Raw records
►

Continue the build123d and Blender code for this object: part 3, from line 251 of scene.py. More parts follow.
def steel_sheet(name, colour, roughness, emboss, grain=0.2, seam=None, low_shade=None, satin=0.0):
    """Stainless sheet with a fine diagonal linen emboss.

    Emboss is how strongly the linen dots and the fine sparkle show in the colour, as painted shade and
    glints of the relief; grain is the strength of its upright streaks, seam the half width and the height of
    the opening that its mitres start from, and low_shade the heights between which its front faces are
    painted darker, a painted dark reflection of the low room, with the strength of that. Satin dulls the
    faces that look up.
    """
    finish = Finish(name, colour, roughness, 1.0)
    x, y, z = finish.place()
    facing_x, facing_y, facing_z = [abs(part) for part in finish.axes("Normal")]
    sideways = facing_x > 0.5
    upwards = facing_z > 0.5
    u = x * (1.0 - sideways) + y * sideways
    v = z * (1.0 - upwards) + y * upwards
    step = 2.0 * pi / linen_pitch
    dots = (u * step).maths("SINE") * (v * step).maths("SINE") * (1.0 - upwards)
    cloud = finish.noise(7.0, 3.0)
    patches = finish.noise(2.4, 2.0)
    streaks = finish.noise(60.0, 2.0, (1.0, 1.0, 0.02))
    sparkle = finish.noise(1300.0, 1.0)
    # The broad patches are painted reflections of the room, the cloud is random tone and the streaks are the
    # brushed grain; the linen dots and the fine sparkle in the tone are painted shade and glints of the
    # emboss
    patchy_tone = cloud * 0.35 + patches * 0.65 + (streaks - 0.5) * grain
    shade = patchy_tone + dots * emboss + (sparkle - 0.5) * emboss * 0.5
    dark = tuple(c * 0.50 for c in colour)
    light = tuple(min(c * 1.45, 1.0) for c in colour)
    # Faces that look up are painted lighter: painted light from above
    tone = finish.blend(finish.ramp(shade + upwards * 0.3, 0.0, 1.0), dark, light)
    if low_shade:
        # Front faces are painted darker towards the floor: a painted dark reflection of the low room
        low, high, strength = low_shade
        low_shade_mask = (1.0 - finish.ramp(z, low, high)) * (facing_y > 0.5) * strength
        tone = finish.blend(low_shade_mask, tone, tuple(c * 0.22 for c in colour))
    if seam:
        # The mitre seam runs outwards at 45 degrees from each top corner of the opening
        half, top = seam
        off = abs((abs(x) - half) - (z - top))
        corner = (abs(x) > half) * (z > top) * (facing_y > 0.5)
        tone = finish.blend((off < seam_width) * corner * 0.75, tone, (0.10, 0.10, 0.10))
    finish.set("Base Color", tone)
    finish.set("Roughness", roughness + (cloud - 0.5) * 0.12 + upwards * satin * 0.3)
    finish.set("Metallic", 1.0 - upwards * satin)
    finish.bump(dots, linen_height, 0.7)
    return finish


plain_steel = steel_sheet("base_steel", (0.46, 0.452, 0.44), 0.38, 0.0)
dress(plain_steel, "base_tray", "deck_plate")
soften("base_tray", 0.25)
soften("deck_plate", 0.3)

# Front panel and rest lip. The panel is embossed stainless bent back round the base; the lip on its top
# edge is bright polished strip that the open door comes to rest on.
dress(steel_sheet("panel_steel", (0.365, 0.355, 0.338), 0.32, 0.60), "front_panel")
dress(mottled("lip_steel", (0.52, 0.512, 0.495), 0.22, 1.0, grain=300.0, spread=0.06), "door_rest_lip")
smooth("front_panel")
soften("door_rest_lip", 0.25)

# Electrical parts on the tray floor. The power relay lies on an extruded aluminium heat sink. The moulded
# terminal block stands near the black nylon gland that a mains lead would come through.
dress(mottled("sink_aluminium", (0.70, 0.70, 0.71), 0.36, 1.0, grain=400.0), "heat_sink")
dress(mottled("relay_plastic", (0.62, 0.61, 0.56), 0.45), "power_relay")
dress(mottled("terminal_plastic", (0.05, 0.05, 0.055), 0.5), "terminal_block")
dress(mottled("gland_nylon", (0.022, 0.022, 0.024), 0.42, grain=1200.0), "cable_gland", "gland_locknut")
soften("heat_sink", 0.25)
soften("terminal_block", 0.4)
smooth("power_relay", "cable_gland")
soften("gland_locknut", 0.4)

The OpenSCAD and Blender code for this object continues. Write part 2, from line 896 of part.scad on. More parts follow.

◄

Task directions: Beginning at the top of the data, please return every line until and including the line containing "diagonal linen emboss.", copied exactly, and nothing past it.

Solved exercise:
Continue the build123d and Blender code for this object: part 3, from line 251 of scene.py. More parts follow.
def steel_sheet(name, colour, roughness, emboss, grain=0.2, seam=None, low_shade=None, satin=0.0):
    """Stainless sheet with a fine diagonal linen emboss.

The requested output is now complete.